A few weeks ago the House of Representatives passed a bill that would make it a crime, even for churches, to give refuge to immigrants who can't show proof of their legal status. (I'm with Cardinal Roger Mahoney, who urged his California parishes to break the law should it become one.) Earlier this year the House approved building a 700-mile wall along the border with Mexico, a $2.2 billion sham exceeded only by the Minuteman Project, whose armed vigilantes hunt for people crossing the border. In Florida, legislators are willing to extend migrant workers the certainty of safe housing and seat belts in their vans, but not grant them access to health care. In other words: "Get to work safely, do the jobs Americans don't want to do, and when you get hurt, go back where you came from -- there's always more like you." This is happening at a time when unemployment is low and the economy performing OK. Imagine what will happen in a downturn. (My solution? Legalize all, tax all.
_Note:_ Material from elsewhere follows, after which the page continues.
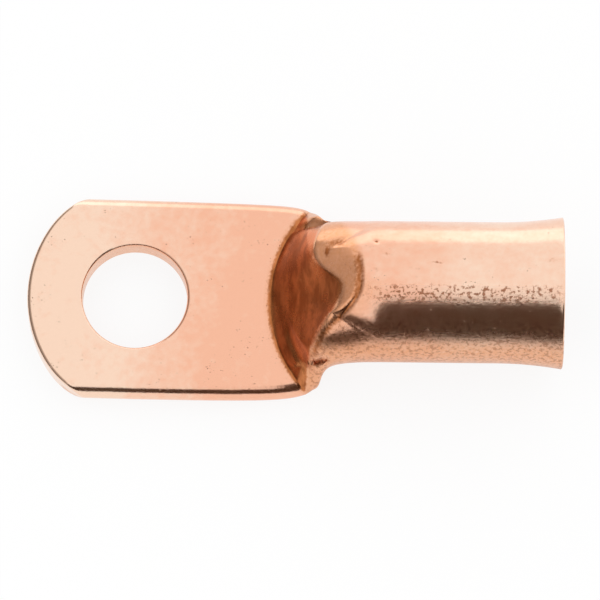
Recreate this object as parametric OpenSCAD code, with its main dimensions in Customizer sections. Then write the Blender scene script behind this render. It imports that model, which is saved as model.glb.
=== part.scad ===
// Copper cable lug for a 70 mm2 conductor and an M10 stud.
// It is one length of soft copper tube. The left end is pressed flat into a
// palm, sheared round and punched for the stud. The right end stays round as
// the crimp barrel, and its mouth is belled to take the strands.
// X runs from the palm to the mouth, Z is up, and the origin is the centre of
// the stud hole on the palm's underside, which is the contact face.

/* [Tube] */
// Bore of the barrel, which is the conductor's diameter and its clearance
bore_d = 11.2; // [8:0.1:13]
// Wall of the tube, half the thickness of the palm
wall = 1.45; // [1:0.05:1.8]

/* [Palm] */
// Stud hole through the palm
stud_d = 10.5; // [6.4:0.1:11]
// From the stud hole's centre to the tip of the palm
tip_reach = 10.8; // [9:0.1:12]
// Radius of the palm's sheared end
end_r = 12.9; // [12.5:0.1:20]
// From the stud hole's centre to the clipped corners of the end
corner_reach = 11.4; // [10.9:0.1:13]
// Rounding that the punch and the shear leave on the top edges
roll_r = 0.4; // [0.2:0.05:0.6]
// Angle by which the press left the palm askew of the barrel
skew = 1; // [-3:0.1:3]

/* [Shoulder] */
// From the stud hole's centre to the middle of the curved press line
press_reach = 13.5; // [12.5:0.1:17]
// How far the press line's ends lie beyond its middle
press_bow = 3.9; // [2:0.1:6]
// Steepness of the scoop that the press's nose left above the line
nose_angle = 52; // [45:1:60]
// How much steeper the scoop gets towards its sides
nose_flank = 0.03; // [0:0.005:0.06]
// Slope of the sunken band between the scoop and the barrel
band_angle = 37; // [30:1:45]
// From the press line's middle to the far end of the band
band_run = 9; // [8.2:0.1:12]
// How far the band's far end lies under the barrel's unpressed crest
band_step = 0.5; // [0.2:0.05:0.8]
// Fillet along the press line
line_fillet = 0.5; // [0.1:0.1:0.8]
// Softness of the creases where the slopes meet the tube
crease = 0.35; // [0.2:0.05:1]
// From the press line's ends to the middle of the throat between the sides
throat_run = 1.05; // [0.6:0.05:1.4]
// How much further right the throat lies on the -Y side, half of it each way
throat_lean = 0.22; // [0:0.02:0.3]
// Length over which the palm's -Y side draws in towards the throat
near_ease = 1.9; // [0.5:0.1:2.2]
// Length over which the palm's +Y side draws in towards the throat
far_ease = 0.8; // [0.5:0.1:2.2]
// Length over which the sides run out from the throat into the barrel
barrel_ease = 0.5; // [0.4:0.05:1.2]

/* [Barrel] */
// From the stud hole's centre to the mouth
mouth_reach = 42.8; // [38:0.1:70]
// How far the mouth is belled out beyond the barrel
bell = 0.55; // [0.1:0.05:1]
// Length of the bell
bell_l = 6.5; // [4:0.5:9]
// Rounding of the mouth's rim
rim_r = 0.25; // [0.1:0.05:0.4]

/* [Hidden] */
copper = "#CE8560";

// Fineness: points round the turned faces, points to a quarter of the tube's
// section, rings of points along the palm, the shoulder and the hollow, and
// steps along a small rounding and along the bell
$fn = 96;
quarter_n = 16;
palm_rings = 9;
shoulder_rings = 26;
hollow_rings = 14;
arc_n = 5;
bell_n = 10;

// How the palm's rings crowd towards the press line, and how many times
// shorter than the shoulder the stretch is on which its creases soften
crowding = 1.5;
soften = 6;

// Overlap of solids that are joined or cut, and how far a pressed blank
// stands over the face that is then cut on it
lap = 1;
proud = 0.03;

// The round tube
bore_r = bore_d / 2;
tube_r = bore_r + wall;

// The flat palm: the tube's girth folded over, two walls thick
palm_t = 2 * wall;
palm_half = PI * bore_r / 2 + wall;
fold_share = 0.4;

// Stations along X: the press line's ends, the middle of the throat where
// the palm turns into the barrel, the band's far end, the round tube, and
// the blank's end beyond the shear
shoulder_x = press_reach + press_bow;
throat_x = shoulder_x + throat_run;
band_x = press_reach + band_run;
tube_run = 2;
tube_x = band_x + tube_run;
blank_x = -corner_reach - 2 * lap;

// How the band's far end curves back to the palm towards the -Y side, where
// the barrel is creased deeply, and towards the +Y side
near_bow = 0.145;
far_bow = 0.05;

// The press line is an arc between the palm's sides at the shoulder
shoulder_half = mix(palm_half, tube_r, throat(shoulder_x, 0));
press_r = (shoulder_half ^ 2 + press_bow ^ 2) / (2 * press_bow);
press_c = press_reach + press_r;

// The barrel hangs where the skewed palm's middle line meets the shoulder
barrel_y = -tan(skew) * shoulder_x;

function mix(a, b, t) = a + (b - a) * t;
function smooth(t) = let(c = min(max(t, 0), 1)) c * c * (3 - 2 * c);

// The smaller of two heights, with their crease rounded over a width k
function soft_min(a, b, k) = min(a, b) - max(k - abs(a - b), 0) ^ 2 / (4 * k);

// How far the section has gone from palm, 0, to barrel, 1, at x on the -Y
// side, -1, or the +Y side, 1
function opened(x, side) =
    let(run = x - throat_x + side * throat_lean,
        ease = run > 0 ? barrel_ease : side < 0 ? near_ease : far_ease)
    0.5 + atan(run / ease) / 180;
function throat(x, side) =
    let(first = opened(0, side), last = opened(tube_x, side))
    min(max((opened(x, side) - first) / (last - first), 0), 1);

// How far the sides have lifted, from the press line's ends onwards
function lift(x, side) =
    let(start = throat(shoulder_x, side))
    max(0, (throat(x, side) - start) / (1 - start));

// X on ring u at share s of its half width: -1 is the blank's end, 0 is the
// press line and 1 is where the round barrel starts
function ring_x(u, s) =
    let(line_x = press_c - sqrt(press_r ^ 2 - (s * shoulder_half) ^ 2))
    u < 0 ? mix(line_x, blank_x, -u) : mix(line_x, tube_x, u);

// Slope of the scoop at y, and its height at a run from the press line
function nose_slope(y) = tan(nose_angle) * (1 + nose_flank * y ^ 2);
function nose_z(run, y) = palm_t - line_fillet + sqrt((run * nose_slope(y)) ^ 2 + line_fillet ^ 2);

// Height of the sunken band, which slopes down to the left under the barrel
function band_z(x, y) =
    let(end_x = band_x - (y < 0 ? near_bow : far_bow) * y ^ 2,
        crest_z = tube_r + sqrt(max(tube_r ^ 2 - y ^ 2, 0)))
    crest_z - band_step - tan(band_angle) * (end_x - x);

// Turns a point of the straight blank askew with the palm, for ring u
function skewed(p, u) =
    mix([p.x * cos(skew) + p.y * sin(skew), p.y * cos(skew) - p.x * sin(skew), p.z],
        [p.x, p.y + barrel_y, p.z], smooth(u));

// Point at share t of a quarter section of half width w, from its side, 0, to
// its middle, 1. The share q says how far it is from flat palm to round tube.
// It gives y, and the height as a share of the quarter's own.
function quarter(t, w, fold, q) =
    let(bend = min(t / fold_share, 1) * 90,
        run = max((t - fold_share) / (1 - fold_share), 0))
    [mix(fold * cos(bend) + (w - fold) * (1 - run), w * cos(90 * t), q),
     mix(sin(bend), sin(90 * t), q)];

// Point k of ring u, drawn in by inset, in order from the +Y side over the
// top to the -Y side and back underneath
function section_point(k, u, inset) =
    let(side_x = ring_x(u, 1),
        top = k < 2 * quarter_n,
        step = k % (2 * quarter_n),
        share = 1 - abs(step / quarter_n - 1),
        side = (top ? 1 : -1) * (step <= quarter_n ? 1 : -1),
        w = mix(palm_half, tube_r, throat(side_x, side)),
        side_z = mix(wall, tube_r, lift(side_x, side)),
        place = quarter(share, w - inset, side_z - inset, smooth(u)),
        y = side * place[0],
        x = ring_x(u, y / w),
        over = proud * (1 - smooth(u)),
        softness = mix(proud, crease, min(soften * max(u, 0), 1)),
        nose = nose_z(x - ring_x(0, y / w), y),
        pressed_z = u < 0 ? palm_t : soft_min(nose, band_z(x, y), softness),
        wall_z = inset * sqrt(1 + nose_slope(y) ^ 2),
        free_z = side_z + (side_z - inset + over) * place[1],
        low_z = side_z - (side_z - inset) * place[1],
        roof_z = soft_min(free_z, pressed_z - wall_z + 2 * over, softness),
        top_z = max(roof_z, low_z + proud * place[1]))
    skewed([x, y, top ? top_z : low_z], u);

function ring_at(u, inset) =
    [for (k = [0:4 * quarter_n - 1]) section_point(k, u, inset + proud * smooth(u))];

// Rings with the last one repeated further on, inside the barrel or its bore
function run_on(rings) = concat(rings, [[for (p = rings[len(rings) - 1]) p + [lap, 0, 0]]]);

// Closed skin over rings of n points each, capped by strips at both ends
module skin(rings) {
    n = len(rings[0]);
    last = len(rings) - 1;
    walls = [for (i = [0:last - 1], k = [0:n - 1], half = [0, 1])
        let(a = i * n + k, b = i * n + (k + 1) % n)
        half == 0 ? [a, b + n, b] : [a, a + n, b + n]];
    caps = [for (end = [0, last], k = [0:n / 2 - 1], half = [0, 1])
        let(a = end * n + k, b = a + 1, c = end * n + (n - k - 1) % n, d = end * n + (n - k) % n,
            face = half == 0 ? [a, c, d] : [a, b, c])
        if (face[0] != face[1] && face[1] != face[2])
            end == 0 ? face : [face[2], face[1], face[0]]];
    polyhedron([for (ring = rings) each ring], concat(walls, caps), convexity = 6);
}

// Points of a quarter turn of radius r about a centre, from angle a to b
function arc(centre, r, a, b) =
    [for (i = [0:arc_n]) centre + r * [cos(mix(a, b, i / arc_n)), sin(mix(a, b, i / arc_n))]];

// The tube's flattened end with the shoulder, proud of the palm's top face
module pressed_tube() {
    palm = [for (i = [0:palm_rings - 1]) -((1 - i / palm_rings) ^ crowding)];
    shoulder = [for (i = [0:shoulder_rings]) i / shoulder_rings];
    skin(run_on([for (u = concat(palm, shoulder)) ring_at(u, 0)]));
}

// The hollow that closes to nothing under the scoop
module closing_hollow() {
    skin(run_on([for (i = [1:hollow_rings]) ring_at(i / hollow_rings, wall)]));
}

// Turns a profile of [radius, x] points about the barrel's axis
module turned(profile) {
    translate([0, barrel_y, tube_r])
        rotate([0, 90, 0])
            rotate_extrude()
                polygon(profile);
}

// The first steps of the bell on a tube of radius r, opening with the square
// of the distance from where it starts
function bell_line(r, steps) =
    [for (i = [0:steps]) [r + bell * (i / bell_n) ^ 2, mouth_reach - bell_l * (1 - i / bell_n)]];

module barrel() {
    rim = arc([tube_r + bell - rim_r, mouth_reach - rim_r], rim_r, 0, 90);
    turned(concat([[0, tube_x], [tube_r, tube_x]], bell_line(tube_r, bell_n - 1), rim,
        [[0, mouth_reach]]));
}

module barrel_bore() {
    mouth_r = bore_r + bell;
    turned(concat([[0, tube_x], [bore_r, tube_x]], bell_line(bore_r, bell_n),
        [[mouth_r, mouth_reach + lap], [0, mouth_reach + lap]]));
}

// Everything above the palm and left of the press line, which it stays just
// clear of so that no two faces fall together
module press_die() {
    clear = 2 * proud;
    translate([0, 0, palm_t])
        difference() {
            translate([blank_x - lap, -palm_half - lap, 0])
                cube([shoulder_x - blank_x + lap, 2 * (palm_half + lap), 2 * tube_r]);
            translate([press_c, 0, -lap])
                cylinder(r = press_r - clear, h = 2 * (tube_r + lap));
        }
}

// Rod of radius r that flares by roll at the palm's top face, or is rounded
// off there by a negative roll
module rimmed_rod(r, roll) {
    rotate_extrude()
        polygon(concat([[0, -lap], [r, -lap]],
            arc([r + roll, palm_t + proud - abs(roll)], abs(roll), roll > 0 ? 180 : 0, 90),
            [[r + roll, palm_t + lap], [0, palm_t + lap]]));
}

module stud_punch() {
    rimmed_rod(stud_d / 2, roll_r);
}

// What the shear takes off round the palm's end and its two corners
module end_shear() {
    difference() {
        translate([blank_x - lap, -palm_half - lap, -lap / 2])
            cube([-blank_x, 2 * (palm_half + lap), palm_t + lap]);
        intersection() {
            translate([end_r - tip_reach, 0, 0]) rimmed_rod(end_r, -roll_r);
            rimmed_rod(corner_reach, -roll_r);
        }
    }
}

module cable_lug() {
    color(copper)
        difference() {
            union() {
                pressed_tube();
                barrel();
            }
            closing_hollow();
            barrel_bore();
            rotate([0, 0, -skew]) {
                press_die();
                end_shear();
            }
            stud_punch();
        }
}

cable_lug();
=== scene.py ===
import math

import bpy
import numpy as np
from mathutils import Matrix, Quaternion, Vector


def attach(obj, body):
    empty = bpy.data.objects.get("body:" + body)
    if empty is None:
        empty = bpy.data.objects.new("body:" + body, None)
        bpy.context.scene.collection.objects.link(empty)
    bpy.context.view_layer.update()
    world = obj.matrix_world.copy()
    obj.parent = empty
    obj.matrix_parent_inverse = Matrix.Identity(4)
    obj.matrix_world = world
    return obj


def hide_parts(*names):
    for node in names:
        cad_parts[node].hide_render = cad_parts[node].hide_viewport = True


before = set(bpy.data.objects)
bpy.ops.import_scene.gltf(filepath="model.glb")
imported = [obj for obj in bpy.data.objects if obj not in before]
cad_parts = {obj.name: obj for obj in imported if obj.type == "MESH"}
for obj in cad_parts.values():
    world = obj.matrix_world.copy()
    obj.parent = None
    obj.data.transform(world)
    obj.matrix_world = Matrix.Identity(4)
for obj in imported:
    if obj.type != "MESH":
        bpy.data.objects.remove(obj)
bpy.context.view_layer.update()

# ---- The lug ----------------------------------------------------------------
# One length of soft copper tube, 14.1 mm across with a 1.45 mm wall. The left
# end is pressed flat into a palm, sheared round and punched for an M10 stud.
# The right end stays round as the crimp barrel, and its mouth is belled.

# The tube and its belled mouth, in millimetres
bore_r = 5.6
wall = 1.45
tube_r = bore_r + wall
mouth_x = 42.8
bell = 0.55
bell_length = 6.5
rim_r = 0.25

# The palm, which is the tube folded flat, two walls thick
palm_t = 2 * wall
palm_half = math.pi * bore_r / 2 + wall
stud_r = 5.25
end_r = 12.9
tip_reach = 10.8
corner_reach = 11.4
roll_r = 0.4
skew = math.radians(1)

# The curved press line, and the throat between the two shoulders, which
# open over a length of their own on each side
press_x = 13.5
press_bow = 3.9
line_fillet = 0.5
shoulder_x = press_x + press_bow
throat_x = shoulder_x + 1.05
throat_lean = 0.22
near_ease = 1.9
far_ease = 0.8
barrel_ease = 0.5
barrel_ease_lead = 0.7
tube_x = 24.5
blank_x = -13.4
barrel_y = -math.tan(skew) * shoulder_x

# The scoop's inner rim, the sunken band beyond it, and the valley where the
# band ends, which follows the rim on the near side and fades on the far side
rim_x = 17.2
rim_reach = 3.5
rim_tip_y = -0.75
rim_near_w = 3.6
rim_far_w = 2.45
valley_x = 22.4
valley_bow = 4.6
valley_far_bow = 0.05
valley_shift = 0.1
band_step = 0.5
band_step_far = 0.1
band_slope = 0.78
band_slope_far = 0.62
crease = 0.3
crease_far = 1.0
groove_depth = 0.26
groove_w = 0.38
lip_depth = 0.34
lip_length = 1.3

# Points round a section: those of half a folded side, of half a flat side,
# and of the whole round
fold_n = 20
flat_n = 30
quarter_n = fold_n + flat_n
fold_share = fold_n / quarter_n
around = np.arange(4 * quarter_n)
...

Everyone wins except the bigots.)

The new poll showing almost half of Americans having a "negative" view of Islam can't be segregated from this increase in nativism, although the ignorance of Americans, when it comes to foreigners (putting Islam, Arab and terrorism under the same Thesaurus entry, for instance), is right in line with the definition of prejudice: It's based on groundless fear, stupidity, racism -- the three elements that sank the recent Dubai ports deal. It had nothing to do with keeping America secure, just as the Bush administration's neo-Palmer Raids on Arabs and Muslims in America have been nothing more than showy harassment to make the natives feel better. As David Cole wrote in the New York Review of Books, "Of the 80,000 Arabs and Muslim foreign nationals who were required to register after September 11, the 8,000 called in for FBI interviews, and more than 5,000 locked up in preventive detention, not one stands convicted of a terrorist crime today. In what has surely been the most aggressive national campaign of ethnic profiling since World War II, the government's record is 0 for 93,000."

The absurdity of Americans' rejection of the Dubai deal is equally striking, given that, as Larry Lindsey wrote in the Wall Street Journal last week, the United Arab Emirates "provides the main base to service U.S. warships in the Persian Gulf and Indian Ocean" and is "the largest servicer of our naval vessels anywhere in the world outside the U.S. In the case of the American Navy, the UAE not only manages the ports, but its citizens staff the concessions that provision the fleet, and UAE nationals provide the port's security. Logically, it is tough to explain overseas how merely making a UAE company the manager of a port where the workers are still Americans and security is still provided by America is an increase in risk over what we tolerate already."

It isn't about logic, any more than the war on terror is about logic. There's an ugly convergence here, too, between national security and national pride, between self-preservation and exclusion as new excuses for racism. In other words, between the Bush doctrine -- "We fight them over there so we don't have to fight them over here" -- and America's 21st century immigration doctrine: We demonize them over here so we can keep them over there. The late Khalid Abdul Muhammad must be grinning in his grave, and Emma Lazarus weeping in hers.